[start of COLLECTED DATA]
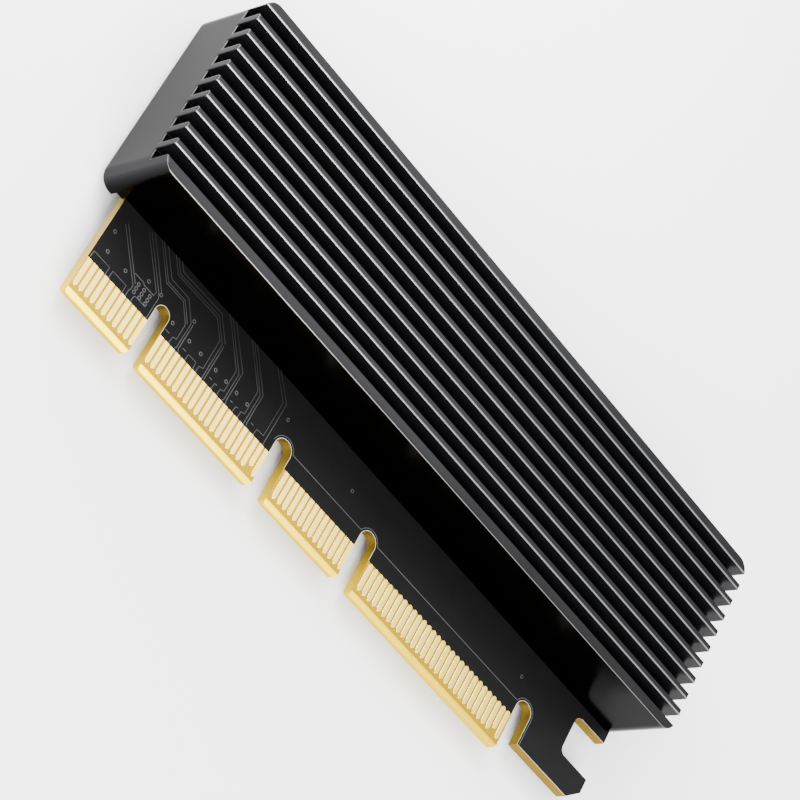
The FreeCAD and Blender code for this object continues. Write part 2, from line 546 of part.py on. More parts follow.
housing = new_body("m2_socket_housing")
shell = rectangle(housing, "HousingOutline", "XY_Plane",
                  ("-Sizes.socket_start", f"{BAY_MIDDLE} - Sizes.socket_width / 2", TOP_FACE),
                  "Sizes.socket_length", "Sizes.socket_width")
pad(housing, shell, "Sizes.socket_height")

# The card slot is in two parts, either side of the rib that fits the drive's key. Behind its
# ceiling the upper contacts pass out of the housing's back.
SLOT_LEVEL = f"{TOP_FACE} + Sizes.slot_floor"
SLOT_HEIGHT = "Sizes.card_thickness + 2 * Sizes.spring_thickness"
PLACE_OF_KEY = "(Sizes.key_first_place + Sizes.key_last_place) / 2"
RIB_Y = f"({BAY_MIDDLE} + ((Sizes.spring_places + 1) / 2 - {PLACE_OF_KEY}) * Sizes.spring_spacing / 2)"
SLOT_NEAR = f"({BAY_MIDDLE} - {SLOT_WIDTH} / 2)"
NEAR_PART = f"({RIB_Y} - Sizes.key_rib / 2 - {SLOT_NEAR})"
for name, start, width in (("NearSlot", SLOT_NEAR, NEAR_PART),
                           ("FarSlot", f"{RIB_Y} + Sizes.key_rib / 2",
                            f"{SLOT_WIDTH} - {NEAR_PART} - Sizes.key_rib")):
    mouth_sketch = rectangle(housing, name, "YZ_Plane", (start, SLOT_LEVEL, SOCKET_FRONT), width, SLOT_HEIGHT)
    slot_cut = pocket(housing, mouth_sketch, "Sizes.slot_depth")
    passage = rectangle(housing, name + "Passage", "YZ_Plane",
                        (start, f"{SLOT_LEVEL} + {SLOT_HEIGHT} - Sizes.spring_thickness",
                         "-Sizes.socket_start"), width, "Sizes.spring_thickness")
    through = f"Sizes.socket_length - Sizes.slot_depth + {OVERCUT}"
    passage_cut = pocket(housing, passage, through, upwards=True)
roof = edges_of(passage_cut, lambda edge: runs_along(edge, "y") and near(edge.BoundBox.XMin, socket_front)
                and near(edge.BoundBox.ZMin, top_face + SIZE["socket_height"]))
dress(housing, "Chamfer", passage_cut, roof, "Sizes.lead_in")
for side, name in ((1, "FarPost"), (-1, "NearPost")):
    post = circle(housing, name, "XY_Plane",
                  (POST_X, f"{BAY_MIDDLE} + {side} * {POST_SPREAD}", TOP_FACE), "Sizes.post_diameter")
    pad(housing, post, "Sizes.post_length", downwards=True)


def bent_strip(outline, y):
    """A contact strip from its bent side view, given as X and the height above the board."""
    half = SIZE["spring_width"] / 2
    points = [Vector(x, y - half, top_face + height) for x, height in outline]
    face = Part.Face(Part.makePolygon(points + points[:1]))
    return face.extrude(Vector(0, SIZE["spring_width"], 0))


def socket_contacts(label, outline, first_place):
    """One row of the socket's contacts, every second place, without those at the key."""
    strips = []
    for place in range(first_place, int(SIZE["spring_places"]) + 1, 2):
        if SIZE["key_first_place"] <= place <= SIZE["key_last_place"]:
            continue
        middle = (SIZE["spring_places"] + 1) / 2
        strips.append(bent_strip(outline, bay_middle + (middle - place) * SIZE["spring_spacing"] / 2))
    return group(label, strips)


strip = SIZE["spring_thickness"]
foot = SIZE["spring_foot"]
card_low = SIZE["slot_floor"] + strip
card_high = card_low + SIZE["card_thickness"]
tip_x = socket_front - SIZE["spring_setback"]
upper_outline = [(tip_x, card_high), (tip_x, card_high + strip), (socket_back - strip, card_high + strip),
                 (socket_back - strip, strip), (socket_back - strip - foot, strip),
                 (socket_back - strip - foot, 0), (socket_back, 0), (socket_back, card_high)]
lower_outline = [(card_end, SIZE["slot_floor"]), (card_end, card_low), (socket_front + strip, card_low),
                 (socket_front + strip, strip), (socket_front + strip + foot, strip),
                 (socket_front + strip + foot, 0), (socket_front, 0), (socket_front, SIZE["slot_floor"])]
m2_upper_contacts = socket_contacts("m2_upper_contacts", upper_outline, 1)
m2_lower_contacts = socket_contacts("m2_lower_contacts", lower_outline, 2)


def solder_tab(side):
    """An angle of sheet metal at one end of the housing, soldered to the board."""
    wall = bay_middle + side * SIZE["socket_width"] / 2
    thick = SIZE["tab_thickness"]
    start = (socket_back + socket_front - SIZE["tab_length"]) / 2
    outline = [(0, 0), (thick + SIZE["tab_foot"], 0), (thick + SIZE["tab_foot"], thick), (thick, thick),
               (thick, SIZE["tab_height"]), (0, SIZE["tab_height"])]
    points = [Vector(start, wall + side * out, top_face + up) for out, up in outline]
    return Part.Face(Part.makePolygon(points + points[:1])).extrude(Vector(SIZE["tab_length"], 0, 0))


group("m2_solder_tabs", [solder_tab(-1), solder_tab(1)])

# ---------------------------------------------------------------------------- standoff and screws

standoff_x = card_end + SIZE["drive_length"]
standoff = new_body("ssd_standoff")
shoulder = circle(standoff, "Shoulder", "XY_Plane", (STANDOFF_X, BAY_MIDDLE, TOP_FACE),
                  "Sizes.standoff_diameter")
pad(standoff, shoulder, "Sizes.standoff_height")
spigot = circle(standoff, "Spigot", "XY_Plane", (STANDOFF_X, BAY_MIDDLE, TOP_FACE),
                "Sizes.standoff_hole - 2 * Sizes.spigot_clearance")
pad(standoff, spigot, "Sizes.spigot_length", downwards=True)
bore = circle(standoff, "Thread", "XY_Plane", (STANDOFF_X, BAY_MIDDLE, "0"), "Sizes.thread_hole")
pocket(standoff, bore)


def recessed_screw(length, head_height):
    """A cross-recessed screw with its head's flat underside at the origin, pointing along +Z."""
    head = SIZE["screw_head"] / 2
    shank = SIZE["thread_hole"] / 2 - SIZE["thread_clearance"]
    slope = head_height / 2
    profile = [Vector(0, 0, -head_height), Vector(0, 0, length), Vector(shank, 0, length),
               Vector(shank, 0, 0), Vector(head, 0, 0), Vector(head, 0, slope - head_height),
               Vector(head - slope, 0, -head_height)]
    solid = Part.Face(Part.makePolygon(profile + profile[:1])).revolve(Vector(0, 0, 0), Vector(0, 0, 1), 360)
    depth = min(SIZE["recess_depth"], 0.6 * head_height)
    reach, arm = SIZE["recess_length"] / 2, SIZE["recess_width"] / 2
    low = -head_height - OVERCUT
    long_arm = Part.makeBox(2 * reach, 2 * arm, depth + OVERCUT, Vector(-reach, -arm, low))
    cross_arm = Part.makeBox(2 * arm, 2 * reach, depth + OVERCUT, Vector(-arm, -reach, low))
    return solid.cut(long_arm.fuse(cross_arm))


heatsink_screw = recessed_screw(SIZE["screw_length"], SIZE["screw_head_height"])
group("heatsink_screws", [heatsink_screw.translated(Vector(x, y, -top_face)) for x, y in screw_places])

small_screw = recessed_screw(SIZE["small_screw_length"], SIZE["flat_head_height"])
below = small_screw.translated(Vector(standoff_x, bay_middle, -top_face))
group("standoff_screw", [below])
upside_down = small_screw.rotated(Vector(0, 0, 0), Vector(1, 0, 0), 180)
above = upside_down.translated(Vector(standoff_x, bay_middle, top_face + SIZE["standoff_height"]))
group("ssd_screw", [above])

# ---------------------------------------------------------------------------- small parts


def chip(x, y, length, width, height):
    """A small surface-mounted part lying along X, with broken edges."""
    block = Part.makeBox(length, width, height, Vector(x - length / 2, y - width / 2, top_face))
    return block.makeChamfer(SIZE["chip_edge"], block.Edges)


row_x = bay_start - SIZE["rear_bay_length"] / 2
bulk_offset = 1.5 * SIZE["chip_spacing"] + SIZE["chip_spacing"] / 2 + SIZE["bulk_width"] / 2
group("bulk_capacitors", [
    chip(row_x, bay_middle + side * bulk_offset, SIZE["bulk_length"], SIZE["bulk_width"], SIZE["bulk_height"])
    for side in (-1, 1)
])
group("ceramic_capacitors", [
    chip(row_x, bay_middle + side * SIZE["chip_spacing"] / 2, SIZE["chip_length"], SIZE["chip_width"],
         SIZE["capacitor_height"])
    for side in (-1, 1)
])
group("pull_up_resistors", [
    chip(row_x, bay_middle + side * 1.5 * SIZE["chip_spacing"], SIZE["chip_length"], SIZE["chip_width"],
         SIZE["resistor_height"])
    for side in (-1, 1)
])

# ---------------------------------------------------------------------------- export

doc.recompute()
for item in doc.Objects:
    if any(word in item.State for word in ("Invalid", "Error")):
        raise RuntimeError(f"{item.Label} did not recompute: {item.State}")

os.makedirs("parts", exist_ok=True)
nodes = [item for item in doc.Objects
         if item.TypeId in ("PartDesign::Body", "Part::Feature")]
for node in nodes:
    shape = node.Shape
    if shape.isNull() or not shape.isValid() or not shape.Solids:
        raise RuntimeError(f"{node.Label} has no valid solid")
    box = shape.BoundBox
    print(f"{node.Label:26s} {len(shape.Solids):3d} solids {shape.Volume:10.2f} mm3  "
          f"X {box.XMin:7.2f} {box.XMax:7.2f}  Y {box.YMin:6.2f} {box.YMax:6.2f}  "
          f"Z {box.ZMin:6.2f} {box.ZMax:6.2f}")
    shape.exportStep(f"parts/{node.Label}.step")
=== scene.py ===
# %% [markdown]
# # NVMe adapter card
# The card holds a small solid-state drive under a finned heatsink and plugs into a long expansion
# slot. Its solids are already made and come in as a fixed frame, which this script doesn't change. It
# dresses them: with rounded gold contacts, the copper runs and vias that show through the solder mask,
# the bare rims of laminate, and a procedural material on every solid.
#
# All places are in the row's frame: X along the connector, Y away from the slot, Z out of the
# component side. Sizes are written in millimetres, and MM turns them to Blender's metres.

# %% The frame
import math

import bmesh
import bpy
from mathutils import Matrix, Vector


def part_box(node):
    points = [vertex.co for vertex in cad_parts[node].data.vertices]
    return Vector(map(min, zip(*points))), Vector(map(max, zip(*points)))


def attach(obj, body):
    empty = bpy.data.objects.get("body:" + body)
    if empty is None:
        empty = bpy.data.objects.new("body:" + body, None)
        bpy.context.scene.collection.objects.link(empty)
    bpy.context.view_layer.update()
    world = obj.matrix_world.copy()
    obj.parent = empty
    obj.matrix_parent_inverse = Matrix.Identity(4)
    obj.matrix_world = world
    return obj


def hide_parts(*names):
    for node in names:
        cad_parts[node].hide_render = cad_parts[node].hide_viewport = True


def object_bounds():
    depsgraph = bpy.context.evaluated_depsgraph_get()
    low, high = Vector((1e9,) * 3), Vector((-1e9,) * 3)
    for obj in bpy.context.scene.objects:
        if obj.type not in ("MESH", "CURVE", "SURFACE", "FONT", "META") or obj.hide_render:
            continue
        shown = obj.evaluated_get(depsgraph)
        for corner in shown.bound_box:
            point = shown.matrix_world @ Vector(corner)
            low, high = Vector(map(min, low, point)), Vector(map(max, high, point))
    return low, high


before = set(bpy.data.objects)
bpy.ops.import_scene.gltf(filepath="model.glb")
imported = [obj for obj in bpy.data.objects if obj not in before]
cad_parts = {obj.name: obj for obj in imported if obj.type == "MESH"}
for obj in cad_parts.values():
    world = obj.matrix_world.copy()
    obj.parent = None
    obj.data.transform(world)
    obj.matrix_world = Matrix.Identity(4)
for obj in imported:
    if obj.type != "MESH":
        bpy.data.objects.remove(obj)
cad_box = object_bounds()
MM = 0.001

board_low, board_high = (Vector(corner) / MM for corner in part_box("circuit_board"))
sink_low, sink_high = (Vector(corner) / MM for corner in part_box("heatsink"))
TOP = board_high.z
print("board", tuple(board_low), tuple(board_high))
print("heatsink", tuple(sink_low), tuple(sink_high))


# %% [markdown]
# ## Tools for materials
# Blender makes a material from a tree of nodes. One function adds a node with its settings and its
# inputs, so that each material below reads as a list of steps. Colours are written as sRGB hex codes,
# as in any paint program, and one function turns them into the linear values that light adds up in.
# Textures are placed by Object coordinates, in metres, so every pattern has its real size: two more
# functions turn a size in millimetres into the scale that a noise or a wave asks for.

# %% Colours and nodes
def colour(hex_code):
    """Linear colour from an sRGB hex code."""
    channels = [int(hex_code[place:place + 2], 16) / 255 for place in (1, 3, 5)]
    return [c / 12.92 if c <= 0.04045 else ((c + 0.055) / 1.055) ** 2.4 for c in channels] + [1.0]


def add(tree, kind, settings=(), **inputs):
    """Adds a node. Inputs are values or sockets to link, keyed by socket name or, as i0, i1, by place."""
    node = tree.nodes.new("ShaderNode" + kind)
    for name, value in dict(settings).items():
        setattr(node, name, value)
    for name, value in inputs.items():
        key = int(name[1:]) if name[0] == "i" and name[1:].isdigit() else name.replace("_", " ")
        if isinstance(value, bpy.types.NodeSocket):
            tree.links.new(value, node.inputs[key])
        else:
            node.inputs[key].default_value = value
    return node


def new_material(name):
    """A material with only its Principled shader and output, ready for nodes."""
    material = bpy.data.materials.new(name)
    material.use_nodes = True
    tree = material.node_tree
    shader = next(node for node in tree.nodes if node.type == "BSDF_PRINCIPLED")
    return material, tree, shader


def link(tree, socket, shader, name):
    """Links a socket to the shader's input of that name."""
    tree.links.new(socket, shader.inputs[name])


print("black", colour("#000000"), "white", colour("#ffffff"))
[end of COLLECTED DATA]
> **GIVEN REQUEST**
Extract the run of lines that opens with the line containing "doc.recompute()" and closes with the line containing "obj.matrix_parent_inverse = Matrix.Identity(4)"; reproduce it exactly and add nothing.

> **FINAL RESULT**
doc.recompute()
for item in doc.Objects:
    if any(word in item.State for word in ("Invalid", "Error")):
        raise RuntimeError(f"{item.Label} did not recompute: {item.State}")

os.makedirs("parts", exist_ok=True)
nodes = [item for item in doc.Objects
         if item.TypeId in ("PartDesign::Body", "Part::Feature")]
for node in nodes:
    shape = node.Shape
    if shape.isNull() or not shape.isValid() or not shape.Solids:
        raise RuntimeError(f"{node.Label} has no valid solid")
    box = shape.BoundBox
    print(f"{node.Label:26s} {len(shape.Solids):3d} solids {shape.Volume:10.2f} mm3  "
          f"X {box.XMin:7.2f} {box.XMax:7.2f}  Y {box.YMin:6.2f} {box.YMax:6.2f}  "
          f"Z {box.ZMin:6.2f} {box.ZMax:6.2f}")
    shape.exportStep(f"parts/{node.Label}.step")
=== scene.py ===
# %% [markdown]
# # NVMe adapter card
# The card holds a small solid-state drive under a finned heatsink and plugs into a long expansion
# slot. Its solids are already made and come in as a fixed frame, which this script doesn't change. It
# dresses them: with rounded gold contacts, the copper runs and vias that show through the solder mask,
# the bare rims of laminate, and a procedural material on every solid.
#
# All places are in the row's frame: X along the connector, Y away from the slot, Z out of the
# component side. Sizes are written in millimetres, and MM turns them to Blender's metres.

# %% The frame
import math

import bmesh
import bpy
from mathutils import Matrix, Vector


def part_box(node):
    points = [vertex.co for vertex in cad_parts[node].data.vertices]
    return Vector(map(min, zip(*points))), Vector(map(max, zip(*points)))


def attach(obj, body):
    empty = bpy.data.objects.get("body:" + body)
    if empty is None:
        empty = bpy.data.objects.new("body:" + body, None)
        bpy.context.scene.collection.objects.link(empty)
    bpy.context.view_layer.update()
    world = obj.matrix_world.copy()
    obj.parent = empty
    obj.matrix_parent_inverse = Matrix.Identity(4)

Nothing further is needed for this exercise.